Officials in Washington’s Whatcom County are mulling a plan to buy out homes in areas of the state at risk of flooding from the Nooksack River, and create a floodplain that would help direct the water to Abbotsford, B.C.
The proposed ‘Hazard Mitigation Project for 2021 Flooding’ was presented to the county’s flood control zone advisory committee earlier this month, with the goal of presenting it to County Council this week.
If approved, it would involve “voluntary acquisitions” of properties in the flood zone, elevation assistance for adjacent areas at risk, and the creation of “floodway flow corridors” that would clear the path for the Nooksack to reach the Sumas Prairie.
“There’s going to be a combination of tools that are needed to solve this problem,” Paula Harris, Whatcom County river and flood manager, told the committee on Jan. 13.
“There’s just way, way too much water to put anywhere except –you know, I mean — it’s just a lot of water. Lake Sumas used to receive it all.”
Abbotsford and the Sumas Prairie — which suffered around $1 billion in damage last November, according to the city’s mayor — are still reeling from the impacts of November’s catastrophic flooding.

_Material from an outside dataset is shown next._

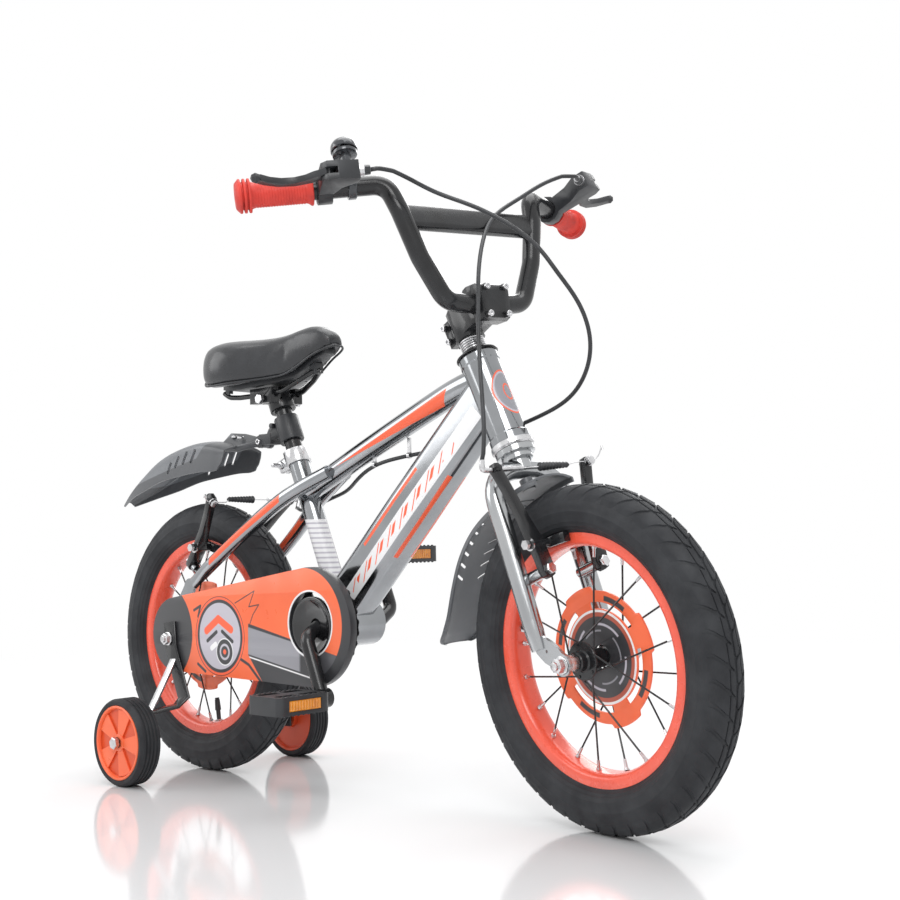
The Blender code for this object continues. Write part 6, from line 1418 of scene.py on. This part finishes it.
bellows = []
for k in range(9):
    start = 0.0048 * k
    bellows += [(0.0026 + 0.0002 * (k % 2), start), (0.005 - 0.0002 * k, start + 0.002),
                (0.005 - 0.0002 * k, start + 0.0029)]
bellows += [(0.0016, 0.0444), (0.0009, 0.0444), (0.0009, 0.0)]
for label in ("front_left", "front_right", "rear_left", "rear_right"):
    node, body = label + "_brake_arm", label + "_arm_set"
    sign = 1 if label.endswith("left") else -1
    at = armPlace(label)
    polished(node, "blackEnamel", 0.0007)
    spring = [(-0.0058, sign * 0.001, 0.004), (-0.006, sign * 0.0048, 0.026),
              (-0.006, sign * 0.009, 0.05), (-0.0056, sign * 0.0096, 0.056)]
    steelParts = [placed(hexBolt(0.0096, 0.0042), aimed((0, sign * 0.0161, 0.0295), (0, sign, 0))),
                  rod((0, sign * 0.0115, 0.0295), (0, sign * 0.0126, 0.0295), 0.007, 28),
                  sweep(throughPoints(spring, 0.004), circle(0.0009, 8))]
    if label in ("front_left", "rear_right"):
        # the wire's end is held under a bolt, and its tail stands out
        steelParts.append(placed(hexBolt(0.0092, 0.0034), aimed(reach(sign, 0.0, 0.0081), (1, 0, 0))))
        steelParts.append(rod(reach(sign, 0.0, 0.0047), reach(sign, 0.0, 0.006), 0.0058, 24))
        tail = [(0.0064, 0.0136, 0.0), (0.0064, 0.023, 0.0), (0.0066, 0.033, 0.0006),
                (0.008, 0.042, 0.005), (0.01, 0.05, 0.015)]
        tail = throughPoints([(x, sign * y, brake["top"] + z) for x, y, z in tail], 0.002)
        steelParts.append(sweep(tail, circle(brake["wire"], 8)))
        end = tail[-1]
        steelParts.append(rod(end - Vector((0, 0, 0.004)), end + Vector((0, 0, 0.001)), 0.0011, 10))
    extra(label + "_arm_bolts", joined(*steelParts), at, body, 40)
    if label in ("front_right", "rear_left"):
        turned = Matrix.Rotation(math.radians(180) if sign > 0 else 0.0, 4, "X")
        boot = placed(revolve(bellows, 24), Matrix.Translation(reach(sign, 0.062)) @ turned)
        extra(label + "_boot", boot, at, body, 50, "mouldedPlastic")
        wire = sweep([reach(sign, -0.003), reach(sign, 0.104), reach(sign, 0.112, 0.006),
                      reach(sign, 0.1195, 0.0064)], circle(brake["wire"], 8))
        ferrule = rod(reach(sign, 0.004), reach(sign, 0.038), 0.0028, 16)
        extra(label + "_wire", joined(wire, ferrule), at, body, 50)

frontRoute = [(0.1141, 0.154, 0.5516), (0.1193, 0.1433, 0.5499), (0.106, 0.115, 0.553),
              (0.088, 0.072, 0.533), (0.078, 0.025, 0.51), (0.079, -0.019, 0.45), (0.078, -0.037, 0.411),
              (0.074, -0.05, 0.376), (0.066, -0.064, 0.325), (0.054, -0.074, 0.272),
              (0.046, -0.079, 0.24), (0.0347, -0.0831, 0.2228), (0.031, -0.0836, 0.2141),
              (0.0308, -0.0776, 0.2121), (0.0308, -0.0726, 0.2121)]
barRoute = [(0.1104, -0.155, 0.5338), (0.1156, -0.1443, 0.5321), (0.113, -0.112, 0.529),
            (0.108, -0.08, 0.513), (0.1239, -0.06, 0.4924), (0.1419, -0.035, 0.4601),
            (0.1505, -0.004, 0.423), (0.152, 0.004, 0.408), (0.152, 0.004, 0.396), (0.152, 0.004, 0.384),
            (0.15, 0.019, 0.369), (0.14, 0.038, 0.346), (0.125, 0.052, 0.324), (0.106, 0.06, 0.306),
            (0.084, 0.062, 0.2925)]
frameRoute = [(0.598, 0.048, 0.462), (0.57, 0.038, 0.449), (0.53, 0.032, 0.436), (0.48, 0.03, 0.425),
              (0.435, 0.027, 0.418), (0.405, 0.014, 0.414), (0.37, 0.003, 0.409), (0.331, 0.0, 0.403),
              (0.302, 0.004, 0.391), (0.266, 0.023, 0.38), (0.24, 0.036, 0.372), (0.205, 0.044, 0.367),
              (0.17, 0.049, 0.358), (0.14, 0.054, 0.352), (0.115, 0.064, 0.351), (0.0985, 0.0745, 0.356),
              (0.0919, 0.0836, 0.3694), (0.0905, 0.0776, 0.3679), (0.0905, 0.0726, 0.3679)]
cable = {"radius": 0.0024, "sides": 14, "step": 0.0035, "rounds": 70, "pinned": 9}


def relaxed(points):
    # ends stay put, the run between them loses its kinks
    points, keep = [Vector(p) for p in points], cable["pinned"]
    for _ in range(cable["rounds"]):
        inner = [(points[i - 1] + points[i] * 2 + points[i + 1]) / 4
                 for i in range(keep, len(points) - keep)]
        points = points[:keep] + inner + points[len(points) - keep:]
    return points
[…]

Overflow from Washington’s Nooksack River contributed to the breach of the Sumas dike, and the destruction of homes, farms and livestock between Nov. 14 and 16, 2021.
Some Whatcom County officials expressed concern for Abbotsford in relation to the proposed project.
“This is exactly what Canada is desperately afraid of, is that we’re going to make it easier for the water to get to Canada,” said local representative Thomas Brewster.
“This is going to be a pretty problematic issue if we don’t have a plan and we’re perceived as making a highway through Sumas and straight into Abbotsford and into Lake Sumas.”
John Perry, mayor of Everson, a city south of Sumas, suggested bringing Canadian counterparts on board, in part, as possible funding partners in flood mitigation. In the meeting, he also noted the extreme loss suffered by Abbotsford last year.
“We have to consider the impacts of sending water, that much water, through Everson, Nooksack, and Sumas and then into Abbotsford in all of these equations,” he said.
In an emailed statement, the City of Abbotsford said it is “pleased that Whatcom County is taking this situation seriously and considering options for their local communities.”
The proposal, however, underscores the city’s need for the federal and provincial governments “to be at the table as we work to address solutions.”
“We know that the floodwaters do not distinguish between international boundaries, so whatever gets built to the south greatly impacts our infrastructure requirements here in Abbotsford,” reads the statement.
“It’s vital that solutions are designed together with our U.S. counterparts to ensure all of our communities are protected going forward — and for us here in Abbotsford, we need to understand how those solutions will be funded.”
The proposal is still in the early stages, including canvassing impacted U.S. towns and cities for their support and interest in buyouts and creating the floodway.
Letters still need to be sent to property owners in target areas, said Harris, and there isn’t really a “defined scope of work” for applying to grants to fund the project.
Target areas in the U.S. include, but are not limited to, Everson, Ferndale, Marietta, Sumas, Nooksack, and Deming.
During the meeting, Jeff DeJong, another area representative on the committee, said it’s not accurate to portray the plan as directing the flood water into Canada, noting that Sumas Prairie has a lower elevation than Everson.
“Water goes downhill, there’s not really a whole lot we can do about it when it comes at that magnitude,” he explained. “We’re going to try as hard as we can to keep it from going that way, but it’s gonna go where it’s gonna go.”